For Ceph Clusters up to 10x to 16x systems the default 3x monitors is typically fine. The initial monitors are created automatically when the cluster is formed. Beyond the initial 3x monitors it may be good to jump up to 5x monitors for additional fault-tolerance depending on what the cluster failure domains look like. If you cluster is spanning racks, it is best to have a monitor in each rack rather than having all the monitors in the same rack which will cause the storage to be inaccessible in the event of a rack power outage. Adding/Removing Monitors is done by using the buttons of the same names in the toolbar.

Troubleshooting

The following guide will provide an outline of steps to take when encountering issues with Scale-out SAN and Object Storage using Ceph in a QuantaStor environment.

Hardware Disk Failure

  • Replace failed drive and return hardware RAID5 to normal operational status

Node Connectivity Issues

  • Verify networking hardware infrastructure is correct and all cabling valid
  • Verify that node network configuration is correct under System Management
    • Note that all nodes must share networks on the same network port (ie, All nodes should have 10.0.0.0/16 on ethX, 192.168.0.0/16 on ethY)

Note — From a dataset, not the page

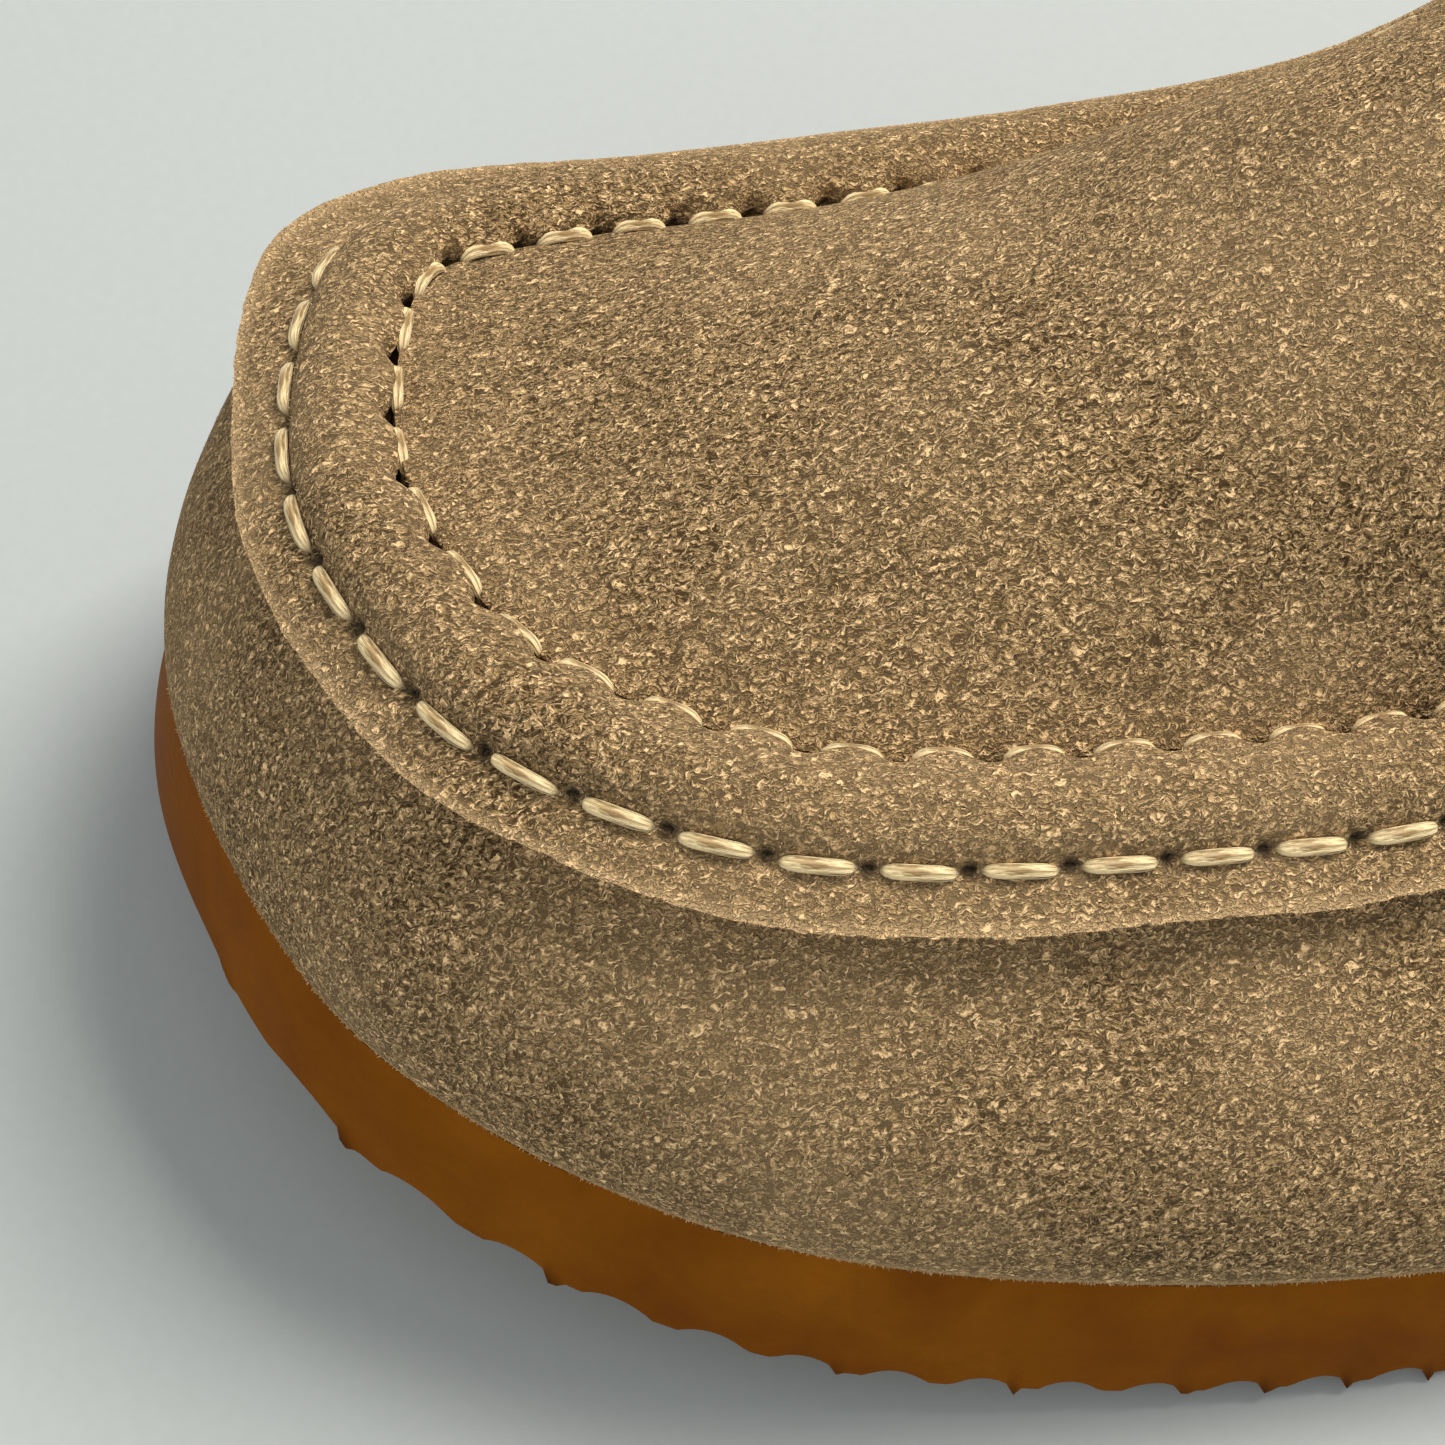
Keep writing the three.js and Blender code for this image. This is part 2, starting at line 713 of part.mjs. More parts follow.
// A point of the tongue's upper face: length from 0 at the hinge to 1, width from -1 to 1.
function tonguePoint(length, width) {
  const corner = clamp((length - tongueRoundStart) / (1 - tongueRoundStart), 0, 1);
  const rounded = 1 - tongueRoundDraw * corner ** 3;
  const half = lerp(tongueBaseWidth, tongueTipWidth, length) / 2 * rounded;
  const x = width * half;
  const flatter = lerp(1, 0.5, length);
  const drop = throatCrown * flatter * Math.abs(x / throatHalfWidth) ** crownPower;
  const rise = tongueRise * (0.85 * length + 0.15 * length * length);
  return tongueHinge.clone().add(new THREE.Vector3(x, length * tongueLength, rise - drop));
}

function tongueLayer(outerDepth, innerDepth, margin) {
  const side = 1 - 2 * margin / tongueBaseWidth;
  const end = 1 - margin / tongueLength;
  const step = 0.01;
  const widths = Array.from({ length: 7 }, (unused, k) => lerp(-side, side, k / 6));
  const at = (length, width, depth) => {
    const back = tonguePoint(length + step, width).sub(tonguePoint(length - step, width));
    const across = tonguePoint(length, width + step).sub(tonguePoint(length, width - step));
    return tonguePoint(length, width).addScaledVector(across.cross(back).normalize(), -depth);
  };
  return loft([0, 0.2, 0.4, 0.6, 0.74, 0.88, 1].map((share) => {
    const length = share * end;
    const outer = widths.map((width) => at(length, width, outerDepth));
    const inner = widths.map((width) => at(length, width, innerDepth));
    return [...outer, ...inner.reverse()];
  }));
}

const tongueFoamDepth = suedeThickness + 2 * fitGap;
const tongueLiningDepth = tongueFoamDepth + tongueFoamThickness + 2 * fitGap;

// ---- Materials ----

const suede = new THREE.MeshStandardMaterial({ color: '#8a7256', roughness: 0.95 });
const leather = new THREE.MeshStandardMaterial({ color: '#b79a76', roughness: 0.7 });
const sole = new THREE.MeshStandardMaterial({ color: '#b8651f', roughness: 0.6 });
const thread = new THREE.MeshStandardMaterial({ color: '#d8c08d', roughness: 0.5 });
const foam = new THREE.MeshStandardMaterial({ color: '#d9d2bd', roughness: 0.9 });
const board = new THREE.MeshStandardMaterial({ color: '#c9b48c', roughness: 0.9 });
const corkMix = new THREE.MeshStandardMaterial({ color: '#a87b4c', roughness: 0.9 });
const steel = new THREE.MeshStandardMaterial({ color: '#9a9da0', roughness: 0.35, metalness: 1 });

// ---- The moccasin ----

const moccasin = new THREE.Group();

function add(name, shape, material) {
  shape.computeVertexNormals();
  const mesh = new THREE.Mesh(shape, material);
  mesh.name = name;
  moccasin.add(mesh);
}

add('outsole', outsole(), sole);
add('bottom_filler', fillerPlate(0, 0, fillerThickness), corkMix);
add('shank', shankPlate(0, 0, shankThickness), steel);
add('insole_board', innerPlate(boardClearance, 1, boardTop, featherHeight), board);
add('footbed', footbed(), foam);
add('heel_pad', heelPadPlug(0, 0), foam);
add('sock_liner', sockLiner(), leather);

const puffDepth = suedeThickness + fitGap;
const puffShares = between(frontShares, toePuffFoot, toePuffTop);
add('vamp_wall', sideLayer(frontStations, frontShares, always(0), always(suedeThickness)), suede);
add('toe_puff', sideLayer(between(frontStations, -puffSpan, puffSpan), puffShares,
  always(puffDepth), always(puffDepth + stiffenerThickness)), board);
add('vamp_lining', sideLayer(frontStations, frontShares,
  always(liningDepth), always(liningDepth + liningThickness)), leather);

add('apron', apronLayer(0, suedeThickness), suede);
add('apron_lining', apronLayer(suedeThickness + fitGap, apronDepth), leather);
add('apron_roll', apronRoll(), suede);
add('roll_cord', bar(frontStations, rollCordCentre, cordDiameter), foam);
add('outer_stitching', bar(frontStations, outerRowCentre, threadDiameter), thread);
add('inner_stitching', bar(frontStations, innerRowCentre, threadDiameter), thread);
add('throat_binding', throatBinding(), suede);

add('quarter_lateral', quarter(throatOuter + stationGap, 1 - stationGap), suede);
add('quarter_medial', quarter(1 + stationGap, throatInner - stationGap), suede);
add('heel_counter', sideLayer(between(rearStations, 1 - counterSpan, 1 + counterSpan),
  between(rearShares, counterFoot, counterTop),
  always(puffDepth), always(puffDepth + stiffenerThickness)), board);
add('collar_padding', sideLayer(rearStations.slice(1, -1), collarShares,
  always(suedeThickness + fitGap), (share) => collarDepth(share) - fitGap), foam);
add('quarter_lining', sideLayer(between(rearStations, throatOuter + stationGap, throatInner - stationGap),
  quarterLiningShares, collarDepth, (share) => collarDepth(share) + liningThickness), leather);
add('collar_binding', collarBinding(), suede);

const backStations = between(rearStations, 1 - backSpan, 1 + backSpan);
add('back_strip', sideLayer(backStations, between(rearShares, counterFoot, backStripTop),
  always(-(fitGap + backStripThickness)), always(-fitGap)), suede);

const seamSpan = seamInset / outerRun;
const seamShares = [0.06, 0.2, 0.34, 0.48, 0.62, 0.76, 0.9];
const backLift = fitGap + backStripThickness;
add('side_stitching_lateral', risingThread(throatOuter + seamSpan, 0, seamShares), thread);
add('side_stitching_medial', risingThread(throatInner - seamSpan, 0, seamShares), thread);
add('back_stitching_lateral', risingThread(1 - backSpan + seamSpan, backLift, seamShares), thread);
add('back_stitching_medial', risingThread(1 + backSpan - seamSpan, backLift, seamShares), thread);
const collarRowShare = 0.93;
const collarLateral = between(rearStations, throatOuter + 2 * seamSpan, 1 - backSpan - seamSpan);
const collarMedial = between(rearStations, 1 + backSpan + seamSpan, throatInner - 2 * seamSpan);
add('collar_stitching_lateral', sideThread(collarLateral, collarRowShare, fitGap), thread);
add('collar_stitching_medial', sideThread(collarMedial, collarRowShare, fitGap), thread);

const tongueFoamBack = tongueFoamDepth + tongueFoamThickness;
const tongueBack = tongueLiningDepth + liningThickness;
add('tongue_face', tongueLayer(0, suedeThickness, 0), suede);
add('tongue_foam', tongueLayer(tongueFoamDepth, tongueFoamBack, tongueFoamMargin), foam);
add('tongue_lining', tongueLayer(tongueLiningDepth, tongueBack, 0), leather);

// Stand the whole shoe centred on the origin.
const box = new THREE.Box3().setFromObject(moccasin);
const centre = box.getCenter(new THREE.Vector3());
moccasin.position.set(-centre.x, -centre.y, -box.min.z);

export default moccasin;
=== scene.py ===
"""Finished surfaces of a suede moccasin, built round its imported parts. Metres, +Z up."""

import bisect
import math
import random

import bmesh
import bpy
from bpy.props import FloatProperty, FloatVectorProperty, IntProperty, PointerProperty
from mathutils import Matrix, Vector, noise


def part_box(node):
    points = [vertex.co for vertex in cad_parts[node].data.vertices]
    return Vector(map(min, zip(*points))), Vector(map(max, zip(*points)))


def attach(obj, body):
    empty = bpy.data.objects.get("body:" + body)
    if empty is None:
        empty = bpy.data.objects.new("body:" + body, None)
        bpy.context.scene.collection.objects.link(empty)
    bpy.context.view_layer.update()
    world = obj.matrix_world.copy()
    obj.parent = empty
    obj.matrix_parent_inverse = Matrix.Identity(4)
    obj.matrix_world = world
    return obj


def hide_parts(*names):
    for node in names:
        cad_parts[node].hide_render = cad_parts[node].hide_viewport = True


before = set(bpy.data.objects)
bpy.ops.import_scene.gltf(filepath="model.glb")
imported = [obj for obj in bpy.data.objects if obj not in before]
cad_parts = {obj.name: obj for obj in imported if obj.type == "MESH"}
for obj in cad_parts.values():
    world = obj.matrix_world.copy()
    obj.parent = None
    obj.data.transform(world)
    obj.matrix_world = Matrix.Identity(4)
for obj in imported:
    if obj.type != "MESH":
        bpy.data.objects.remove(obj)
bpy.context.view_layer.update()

bl_info = {
    "name": "Suede Moccasin",
    "version": (1, 0, 0),
    "blender": (4, 5, 0),
    "location": "View3D > Sidebar > Moccasin",
    "description": "Builds the finished surfaces of a suede moccasin",
    "category": "Add Mesh",
}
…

Ceph will automatically restore OSD status and rebalance data once network status has been successfully restored.

Node Failure and Replacement

In the event a node has completely failed (due to hardware failure, decomissioning, or other action), the node should be removed from the Ceph cluster.

A new node can then be added to the cluster (if desired or necessary).

See the Management and Operations section for details on Removing and Adding a node to a Ceph cluster.